▸ **Provided entries**
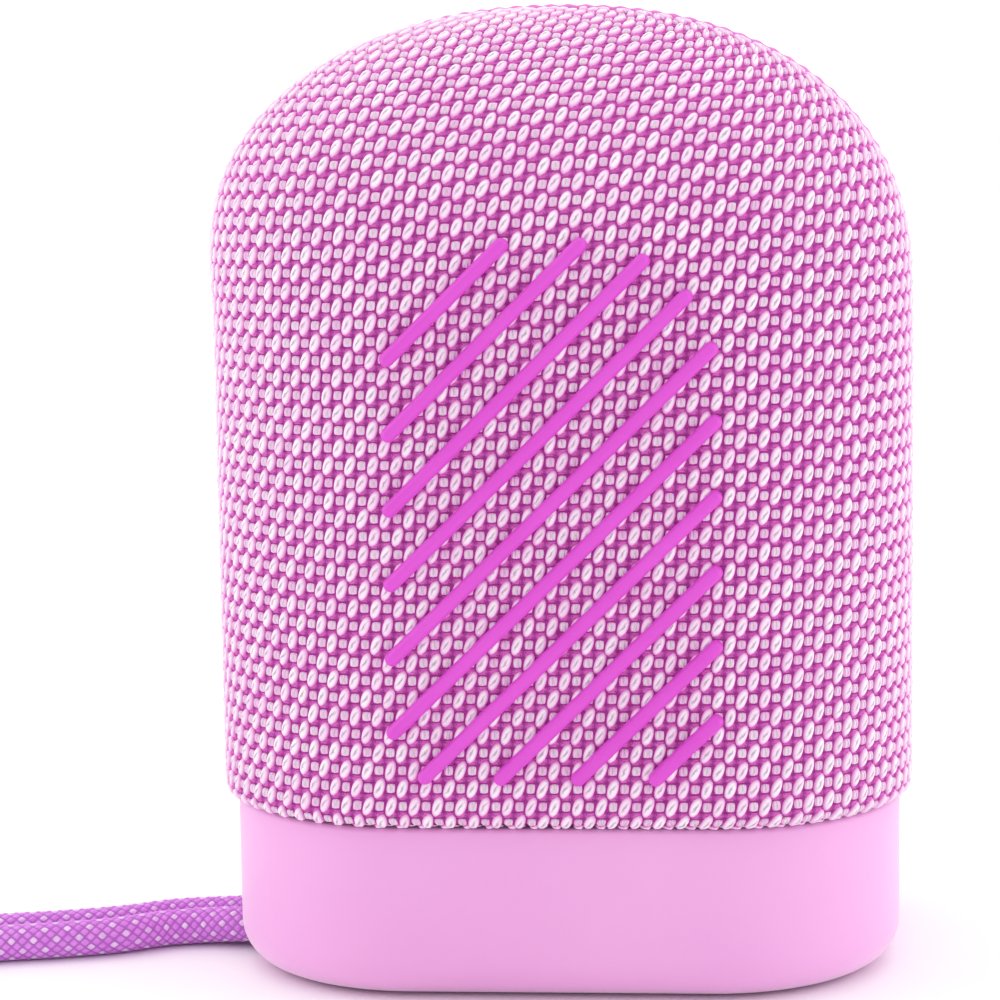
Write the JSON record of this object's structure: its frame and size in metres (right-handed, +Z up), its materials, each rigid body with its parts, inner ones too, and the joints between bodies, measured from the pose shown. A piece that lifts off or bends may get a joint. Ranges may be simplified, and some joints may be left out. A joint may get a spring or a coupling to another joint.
{
  "type": "shower speaker",
  "caption": "Small fabric-wrapped dome speaker on a soft-touch base, with raised diagonal ribs on the front, rear buttons and port flap, and a braided cord loop.",
  "frame": {"origin": "centre of the speaker's footprint, on the surface that it stands on", "axes": "+Z up, the ribbed front faces -Y, the cord leaves on the -X side"},
  "size_m": [0.1809, 0.0638, 0.1024],
  "materials": {
    "woven_fabric": "matte",
    "rib_rubber": "satin",
    "soft_touch_plastic": "satin",
    "pink_rubber": "matte",
    "black_rubber": "matte",
    "black_plastic": "matte",
    "cone_plastic": "matte",
    "bright_steel": "satin",
    "ferrite": "matte",
    "coil_winding": "satin",
    "circuit_board": "satin",
    "chip_case": "matte",
    "cell_wrap": "satin",
    "cord_braid": "matte",
    "wire_sheath": "satin"
  },
  "bodies": {
    "speaker": {"fabric_sleeve": "woven_fabric", "rib_01": "rib_rubber", "rib_02": "rib_rubber", "rib_03": "rib_rubber", "rib_04": "rib_rubber", "rib_05": "rib_rubber", "rib_06": "rib_rubber", "rib_07": "rib_rubber", "rib_08": "rib_rubber", "rib_09": "rib_rubber", "rib_10": "rib_rubber", "base_shell": "soft_touch_plastic", "bottom_plate": "soft_touch_plastic", "lanyard_eyelet": "pink_rubber", "base_seal": "black_rubber", "foot_ring": "black_rubber", "driver_surround": "black_rubber", "dome_frame": "black_plastic", "enclosure_tub": "black_plastic", "baffle_plate": "black_plastic", "driver_basket": "black_plastic", "radiator_frame": "black_plastic", "frame_screw_1": "bright_steel", "bottom_screw_1": "bright_steel", "driver_screw_1": "bright_steel", "tact_switch_1": "chip_case", "frame_screw_2": "bright_steel", "bottom_screw_2": "bright_steel", "driver_screw_2": "bright_steel", "tact_switch_2": "chip_case", "frame_screw_3": "bright_steel", "bottom_screw_3": "bright_steel", "driver_screw_3": "bright_steel", "tact_switch_3": "chip_case", "frame_screw_4": "bright_steel", "bottom_screw_4": "bright_steel", "driver_screw_4": "bright_steel", "tact_switch_4": "chip_case", "board_screw_1": "bright_steel", "board_screw_2": "bright_steel", "lanyard_anchor": "bright_steel", "bluetooth_module": "bright_steel", "usb_port": "bright_steel", "driver_yoke": "bright_steel", "driver_magnet": "ferrite", "main_board": "circuit_board", "amplifier_chip": "chip_case", "battery_cell": "cell_wrap", "lanyard_cord": "cord_braid", "battery_lead": "wire_sheath", "speaker_lead": "wire_sheath"},
    "power_button": {"power_button": "pink_rubber"},
    "volume_down_button": {"volume_down_button": "pink_rubber"},
    "play_button": {"play_button": "pink_rubber"},
    "volume_up_button": {"volume_up_button": "pink_rubber"},
    "port_flap": {"port_flap": "pink_rubber"},
    "cone": {"driver_cone": "cone_plastic", "voice_coil": "coil_winding"},
    "radiator": {"radiator_diaphragm": "black_rubber", "radiator_weight": "bright_steel"}
  },
  "joints": [
    {"name": "power_press", "type": "slide", "parent": "speaker", "child": "power_button", "axis": [0, -1, 0], "range_m": [0, 0.0005], "stiffness_N_per_m": 600},
    {"name": "volume_down_press", "type": "slide", "parent": "speaker", "child": "volume_down_button", "axis": [0, -1, 0], "range_m": [0, 0.0005], "stiffness_N_per_m": 600},
    {"name": "play_press", "type": "slide", "parent": "speaker", "child": "play_button", "axis": [0, -1, 0], "range_m": [0, 0.0005], "stiffness_N_per_m": 600},
    {"name": "volume_up_press", "type": "slide", "parent": "speaker", "child": "volume_up_button", "axis": [0, -1, 0], "range_m": [0, 0.0005], "stiffness_N_per_m": 600},
    {"name": "flap_hinge", "type": "hinge", "parent": "speaker", "child": "port_flap", "pos_m": [0, 0.0283, 0.0059], "axis": [-1, 0, 0], "range_deg": [0, 100]},
    {"name": "cone_travel", "type": "slide", "parent": "speaker", "child": "cone", "axis": [0, 0, 1], "range_m": [-0.0012, 0.0012], "stiffness_N_per_m": 1000},
    {"name": "radiator_travel", "type": "slide", "parent": "speaker", "child": "radiator", "axis": [0, 1, 0], "range_m": [-0.0015, 0.0015], "stiffness_N_per_m": 800}
  ]
}
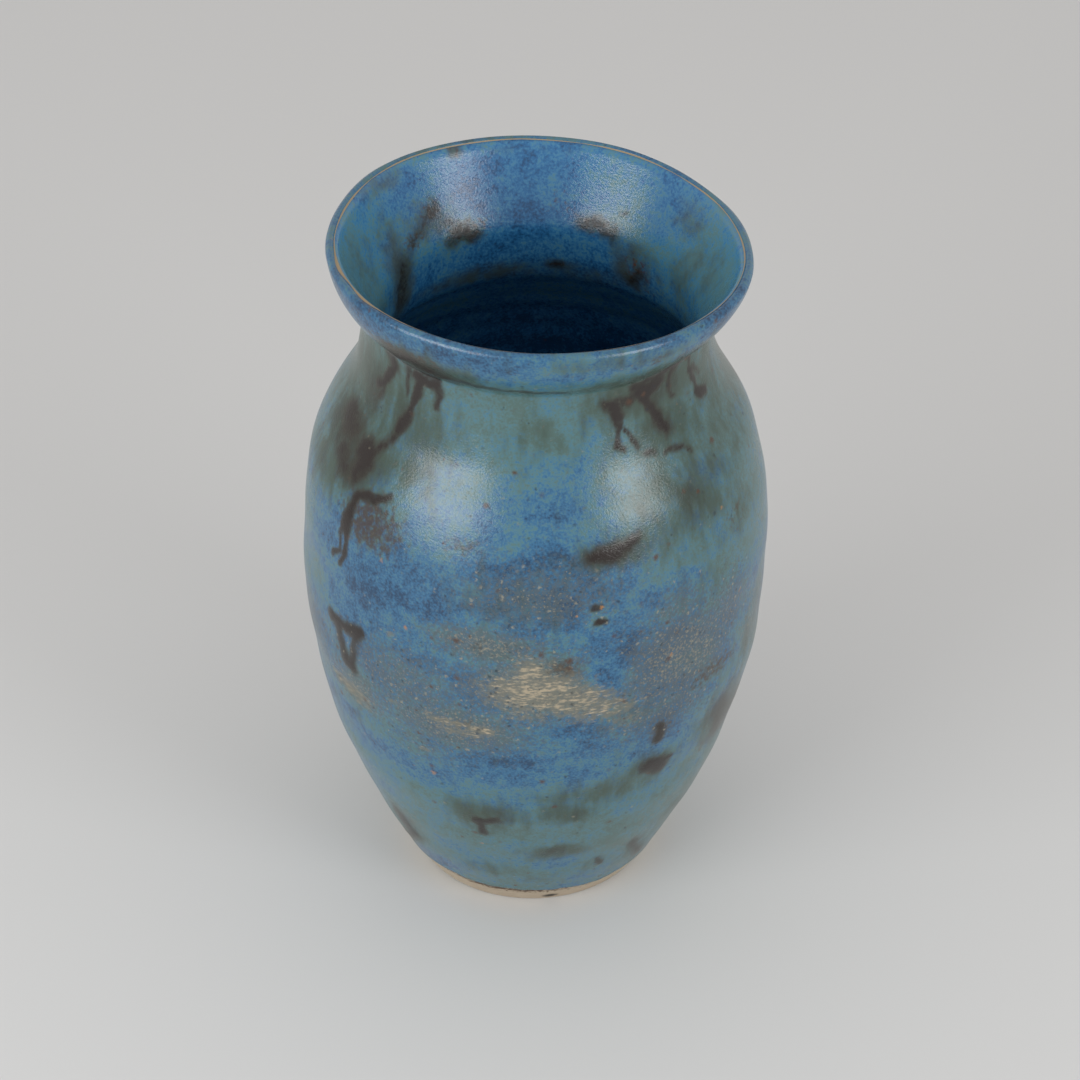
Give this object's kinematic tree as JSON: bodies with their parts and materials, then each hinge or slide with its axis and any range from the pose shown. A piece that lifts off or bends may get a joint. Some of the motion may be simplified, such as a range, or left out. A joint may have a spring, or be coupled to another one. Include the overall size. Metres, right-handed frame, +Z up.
{
  "type": "flower vase",
  "caption": "Wheel-thrown stoneware flower vase with a full belly, narrow trimmed foot, drawn-in neck and flared lip, under a mottled satin blue glaze.",
  "frame": {"origin": "centre of the flat ring that the vase stands on", "axes": "+Z up along the vase's own axis, from the foot to the mouth; the vase is round, so +X and +Y are any two level directions, and -Y is the side that faces the viewer"},
  "size_m": [0.16, 0.16, 0.2505],
  "materials": {
    "fired_clay": "bare fired buff stoneware, matt",
    "outside_glaze": "satin blue glaze, mottled olive and brown, worn to cream clay in places",
    "inside_glaze": "satin deep blue liner glaze"
  },
  "bodies": {
    "root": {"clay_body": "fired_clay", "outside_glaze": "outside_glaze", "inside_glaze": "inside_glaze"}
  },
  "joints": []
}
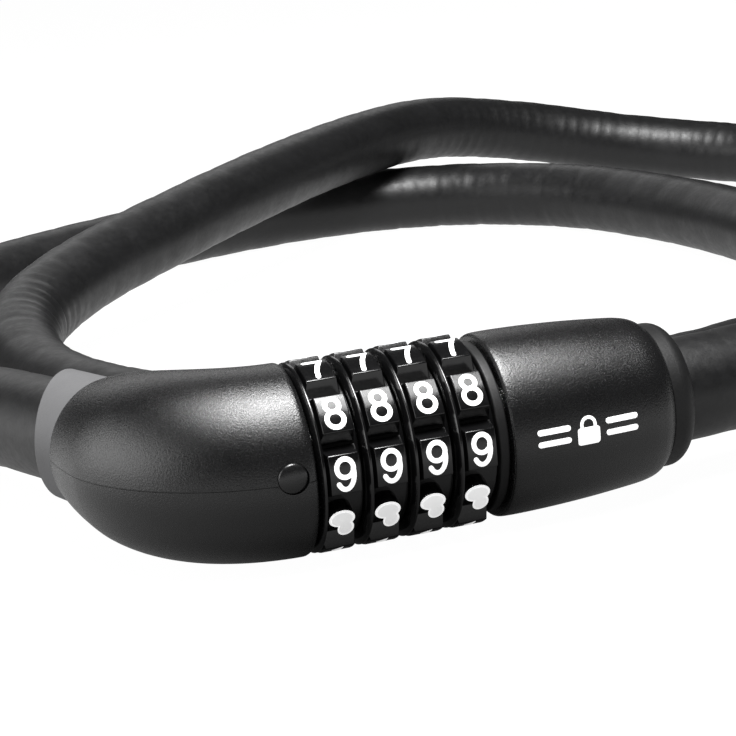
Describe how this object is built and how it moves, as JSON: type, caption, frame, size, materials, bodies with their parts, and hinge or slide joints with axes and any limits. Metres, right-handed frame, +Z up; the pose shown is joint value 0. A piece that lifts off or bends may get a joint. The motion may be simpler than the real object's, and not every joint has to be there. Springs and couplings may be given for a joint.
{
  "type": "cable lock",
  "caption": "Combination cable lock: a barrel with number dials and a pull-out plug joins both ends of a thick armoured cable lying in two loose turns.",
  "frame": {"origin": "under the middle of the lock body (elbow, dials and plug), on the table it lies on", "axes": "+X along the barrel from the elbow to the plug, -Y the front with the numbers, +Z up"},
  "size_m": [0.266, 0.2548, 0.0312],
  "materials": {
    "housing_plastic": "satin black moulded housing with a fine grain",
    "collar_plastic": "soft matt grey-black sleeve",
    "retainer_plastic": "matt black",
    "dial_plastic": "glossy black with white numbers",
    "cable_sheath": "flexible black sheath, faintly ribbed over the sleeves",
    "blackened_pin": "black oxide",
    "cast_zinc": "die-cast zinc",
    "plain_steel": "plated steel"
  },
  "bodies": {
    "lock_body": {"elbow_shell_upper": "housing_plastic", "elbow_shell_lower": "housing_plastic", "elbow_casting": "cast_zinc", "elbow_pin": "blackened_pin", "elbow_collar": "collar_plastic", "elbow_ferrule": "plain_steel", "core_tube": "plain_steel", "click_spring": "plain_steel", "thrust_washer": "plain_steel", "dial_retainer": "retainer_plastic", "retaining_clip": "plain_steel", "cable_sheath": "cable_sheath", "armour_sleeves": "plain_steel", "steel_rope": "plain_steel"},
    "dial_1": {"dial_1": "dial_plastic", "code_ring_1": "cast_zinc"},
    "dial_2": {"dial_2": "dial_plastic", "code_ring_2": "cast_zinc"},
    "dial_3": {"dial_3": "dial_plastic", "code_ring_3": "cast_zinc"},
    "dial_4": {"dial_4": "dial_plastic", "code_ring_4": "cast_zinc"},
    "plug": {"plug_shell": "housing_plastic", "plug_casting": "cast_zinc", "plug_end_collar": "retainer_plastic", "plug_ferrule": "plain_steel", "locking_bolt": "plain_steel", "bolt_pin": "plain_steel"}
  },
  "joints": [
    {"name": "dial_1_turn", "type": "hinge", "parent": "lock_body", "child": "dial_1", "pos_m": [0.00054, -0.01416, 0.0136], "axis": [1, 0, 0], "continuous": true},
    {"name": "dial_2_turn", "type": "hinge", "parent": "lock_body", "child": "dial_2", "pos_m": [0.00054, -0.01416, 0.0136], "axis": [1, 0, 0], "continuous": true},
    {"name": "dial_3_turn", "type": "hinge", "parent": "lock_body", "child": "dial_3", "pos_m": [0.00054, -0.01416, 0.0136], "axis": [1, 0, 0], "continuous": true},
    {"name": "dial_4_turn", "type": "hinge", "parent": "lock_body", "child": "dial_4", "pos_m": [0.00054, -0.01416, 0.0136], "axis": [1, 0, 0], "continuous": true},
    {"name": "plug_slide", "type": "slide", "parent": "lock_body", "child": "plug", "axis": [1, 0, 0], "range_m": [0, 0.045], "deforming": ["cable_sheath", "armour_sleeves", "steel_rope"]}
  ]
}
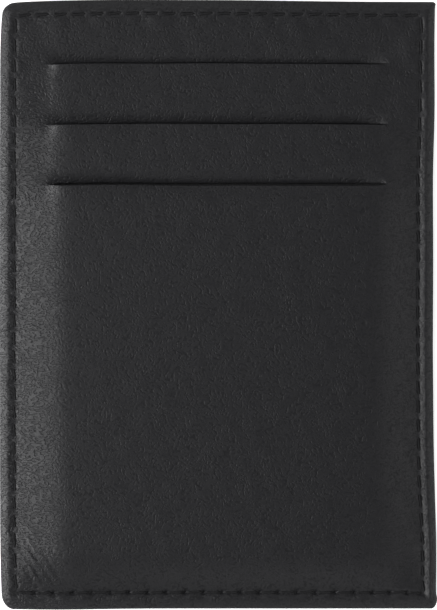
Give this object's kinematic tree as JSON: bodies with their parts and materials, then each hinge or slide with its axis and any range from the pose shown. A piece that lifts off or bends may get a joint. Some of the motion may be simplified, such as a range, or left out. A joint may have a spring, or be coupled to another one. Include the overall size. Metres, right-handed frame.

▸ **Problem details**
Find each line holding the string "tree" and copy it out.

▸ **Answer for this exercise**
Give this object's kinematic tree as JSON: bodies with their parts and materials, then each hinge or slide with its axis and any range from the pose shown. A piece that lifts off or bends may get a joint. Some of the motion may be simplified, such as a range, or left out. A joint may have a spring, or be coupled to another one. Include the overall size. Metres, right-handed frame, +Z up.
Give this object's kinematic tree as JSON: bodies with their parts and materials, then each hinge or slide with its axis and any range from the pose shown. A piece that lifts off or bends may get a joint. Some of the motion may be simplified, such as a range, or left out. A joint may have a spring, or be coupled to another one. Include the overall size. Metres, right-handed frame.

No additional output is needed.